Let us sample a portion of the plot: During the run-up to World War I, Kit Traverse, the math-whiz son of a Colorado anarchist dynamiter known as the Kieselguhr Kid, en route to grad school in Göttingen, finds himself in Belgium, pursued by hirelings of the evil capitalist magnate Scarsdale Vibe. Escaping from a sinister Flanders mayonnaise factory, Kit is propelled through a window on a flume of sauce ”in a great vomitous arc” and lands in a canal, where he is scooped up by his Italian friends, Rocco and Pino, who happen to be passing in their dirigible torpedo. ”Nothing’s been rigorously what you’d call ‘real’ lately,” he observes.
Continuing his flight, Kit ends up in Siberia on June 30, 1908, where he witnesses the eerie devastation of the Tunguska Event. Like many of the historical and mathematical phenomena touched upon in this book, the Tunguska Event was an actual occurrence — an explosion that toppled more than 800 square miles of trees. Some think it was caused by the airburst of an asteroid a few miles above the earth. Others wonder if the physicist Nikola Tesla may have caused it with a transmission from his aerial wireless tower, trying to impress the polar explorer Robert Peary. Whatever the cause, in its aftermath Kit begins to question the purpose of his incredible journey. ”There may not be a ‘mission’ anymore,” a fellow traveler tells him. ”As to our purpose now — no one has the wisdom or the authority to tell us anything.”
Prepare yourselves. The expedition is going to be a long one, and it’ll be a wonder if a single sled dog escapes the stew pot.
In ”Against the Day,” Pynchon’s voice seems uncharacteristically earnest. He interrupts his narrative from time to time to lay down pronouncements that, taken together, probably constitute the fullest elaboration of his philosophy yet seen in print. One of the novel’s idées fixes is that mysterious agents are trying to send messages to individuals and to humanity at large in surprising ways: through bloody detonations of shells or dynamite I.E.D.’s (think of this as percussive Morse code that explodes into shrapnel as it’s received); a tornado nicknamed Thorvald that students attempt to communicate with by telegraph; garrulous whirls of ball lightning; coal gas (people wear special headsets to interpret the fumes and hang upside down to inhale messages through their stoves); and massive explosions on the level of the Tunguska Event or Hiroshima, which may be the footprints of angels, communicating through murder on a cataclysmic scale. In a singularly disturbing imaginative leap, he seems to make a ghoulish association with the gas chambers of the Holocaust. ”Suppose the Gentleman B.,” one character observes, ”is not a simple terrorist but an angel, in the early sense of ‘messenger,’ and in the fateful cloud he brings, despite the insupportable smell, the corrosive suffocation, lies a message?” By this logic, mass death could be one of the agents that increasingly seek to communicate with the world, like an insistently ringing hotline. What does mass death want to tell us? That ”acute suicidal mania” is justified. You might want to leave the phone off the hook.

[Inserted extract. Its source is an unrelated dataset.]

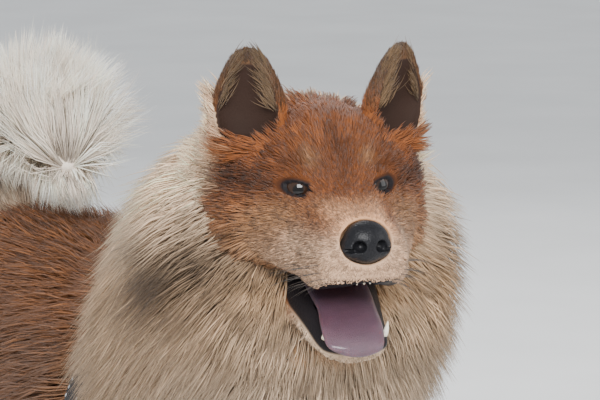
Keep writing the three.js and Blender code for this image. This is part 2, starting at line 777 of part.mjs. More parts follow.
// Harness
const band = largest(shellBetween(BAND.proud, BAND.proud + BAND.thick, BAND.width).subtract(ruff));
const bandRoom = shellBetween(0, BAND.proud + BAND.thick + GAP, BAND.width + 2 * GAP);
const harnessRoom = join([bandRoom, bucklePlate(GAP)]);
node("harness_band", band, "webbing");
node("harness_buckle", buckle(bandRoom), "webbing");

// Legs
const legSolids = [];
[-1, 1].forEach((side) => {
  const name = side < 0 ? "right" : "left";
  for (const [place, stations, knee] of [
    ["fore", FORELEG, KNEES.fore],
    ["hind", HINDLEG, KNEES.hind],
  ]) {
    const form = legForm(stations, side);
    const core = toSolid(form.geometry()).subtract(torsoRoom);
    const backwards = (root, normal, section) => section.along.clone();
    const rows =
      place === "fore"
        ? [
            { u: 0.4, from: 20, to: 160, count: 3 },
            { u: 0.52, from: 30, to: 150, count: 2 },
            { u: 0.64, from: 30, to: 150, count: 2, length: 40 },
          ]
        : [
            { u: 0.2, from: 20, to: 160, count: 4, length: 76, width: 44 },
            { u: 0.3, from: 15, to: 165, count: 4, length: 70, width: 42 },
            { u: 0.4, from: 20, to: 160, count: 3, length: 62, width: 40 },
            { u: 0.5, from: 40, to: 140, count: 2 },
          ];
    const feathers = locksOn(form, rows, {
      seed: place === "fore" ? 31 : 43,
      lie: backwards,
      neighbours: [torsoRoom, harnessRoom],
      length: 52,
      width: 30,
      thick: 8,
      lift: 24,
      droop: 2,
      sink: 7,
    });
    const whole = join([core, ...feathers]).subtract(harnessRoom);
    const upper = largest(cutAway(whole, vec(0, 0, knee), down));
    const below = cutAway(cutAway(core, vec(0, 0, knee), vec(0, 0, 1)), vec(0, 0, CUT_ABOVE_PAW), down);
    const lower = largest(below.subtract(upper));
    const foot = stations[stations.length - 1].at;
    node(place + "_upper_" + name, upper, "redCoat");
    node(place + "_lower_" + name, lower, "paleCoat");
    node(place + "_paw_" + name, paw(side, foot), "paleCoat");
    legSolids.push(upper, lower);
  }
});

// Torso
const TORSO_ROWS = [
  { u: 0.07, from: 200, to: 340, count: 5, length: 56, lie: down },
  { u: 0.16, from: 225, to: 315, count: 3, length: 64 },
  { u: 0.3, from: -80, to: 260, count: 8 },
  { u: 0.42, from: -95, to: 265, count: 10 },
  { u: 0.54, from: -95, to: 265, count: 10 },
  { u: 0.66, from: -95, to: 265, count: 9 },
  { u: 0.78, from: -95, to: 265, count: 8 },
  { u: 0.9, from: -60, to: 240, count: 7 },
];
const torsoLocks = locksOn(torsoForm, TORSO_ROWS, {
  seed: 3,
  lie: (root, normal, section) => section.along.clone().addScaledVector(down, 0.55),
  neighbours: [ruff, tail, harnessRoom, ...legSolids],
  length: 78,
  width: 56,
  thick: 11,
  lift: 24,
  droop: 4,
  sink: 10,
});
const torso = largest(
  cutAway(join([torsoCore, ...torsoLocks]), TORSO_CUT.point, TORSO_CUT.normal.clone().negate()),
);
node("torso", torso, "redCoat");

export default dog;
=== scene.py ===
"""A standing chow-type spitz dog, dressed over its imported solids.

The solids give the outside of the coat. Here a smooth skin lies inside them, and the coat grows on
the skin as thin tapered tufts that follow the lie of the hair. Shapes are worked out in millimetres
of the design, with the head in a frame of its own, and turn into metres when a mesh is made. In the
head frame x points to the dog's left, y backwards and z up, from between the eyes.
"""

from __future__ import annotations

import json
import logging
import math
from dataclasses import dataclass, field
from enum import Enum, IntEnum
from typing import Callable, Sequence

import bpy
import numpy as np
from mathutils import Matrix, Vector
from mathutils.kdtree import KDTree

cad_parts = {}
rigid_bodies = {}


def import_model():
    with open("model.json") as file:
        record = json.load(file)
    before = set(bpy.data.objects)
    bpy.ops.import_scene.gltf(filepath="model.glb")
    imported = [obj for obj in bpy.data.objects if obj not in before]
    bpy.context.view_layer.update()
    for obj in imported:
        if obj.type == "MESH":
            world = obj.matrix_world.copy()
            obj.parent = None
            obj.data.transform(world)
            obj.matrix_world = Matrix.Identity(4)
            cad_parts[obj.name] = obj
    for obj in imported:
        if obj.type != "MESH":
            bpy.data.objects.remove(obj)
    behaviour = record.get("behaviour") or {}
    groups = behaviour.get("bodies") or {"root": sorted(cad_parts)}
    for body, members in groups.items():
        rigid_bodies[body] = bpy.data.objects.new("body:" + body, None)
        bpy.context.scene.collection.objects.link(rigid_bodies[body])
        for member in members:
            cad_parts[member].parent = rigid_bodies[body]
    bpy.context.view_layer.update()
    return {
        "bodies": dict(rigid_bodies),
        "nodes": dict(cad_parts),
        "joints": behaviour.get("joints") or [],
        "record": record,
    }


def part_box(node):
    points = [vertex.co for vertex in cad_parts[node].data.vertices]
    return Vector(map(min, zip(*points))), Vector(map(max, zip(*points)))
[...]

And yet, despite all this, Pynchon’s novel is also buoyant, more mirthful than any of his previous books, with the qualified exception of his second, ”The Crying of Lot 49,” which was too short and too narrow in scope to furnish the varieties of humor deployed here. In ”Against the Day,” Pynchon actually seems to be having fun with his characters. Admittedly, it’s often rough play. Again and again, he hauls his creatures into shadowy amusement parks, from the Chicago World’s Fair of 1893 (where Franz Ferdinand makes an appearance, seeking permission to turn the Chicago stockyards into his own personal swine-shooting range) to Wall o’ Death, Mo., a blighted community awash in opium dreams, built around a collapsed Ferris wheel; to a surreal university for time-travel theorists, Candlebrow U., where a merry band of youthful sky pilots called the Chums of Chance alight in their hydrogen airship Inconvenience; to the Volks-Prater in Vienna, where two of his characters, Cyprian Latewood (a ”pasty-faced sodomite” secret agent) and Yashmeen (a bisexual mathematician who walks through walls), take a gondola ride through a Viennese panorama of Venice, like lovers in an Ophüls film. Later (whatever ”later” means in a Pynchon context), Kit Traverse reappears, joyriding with an Italian pilot named Renzo, who likes to send his triplane bomber into a shrieking nosedive and pull out at the last moment, playing chicken with the earth’s surface. The appeal, Kit explains, is ”the incorporation of death into what otherwise would only be a carnival ride.” The ultimate destination of some of the fellow travelers is the most enchanted funhouse of all: the utopian paradise called Shambhala (decoders will spot echoes of Vheissu in ”V”), which, practically speaking, does not exist.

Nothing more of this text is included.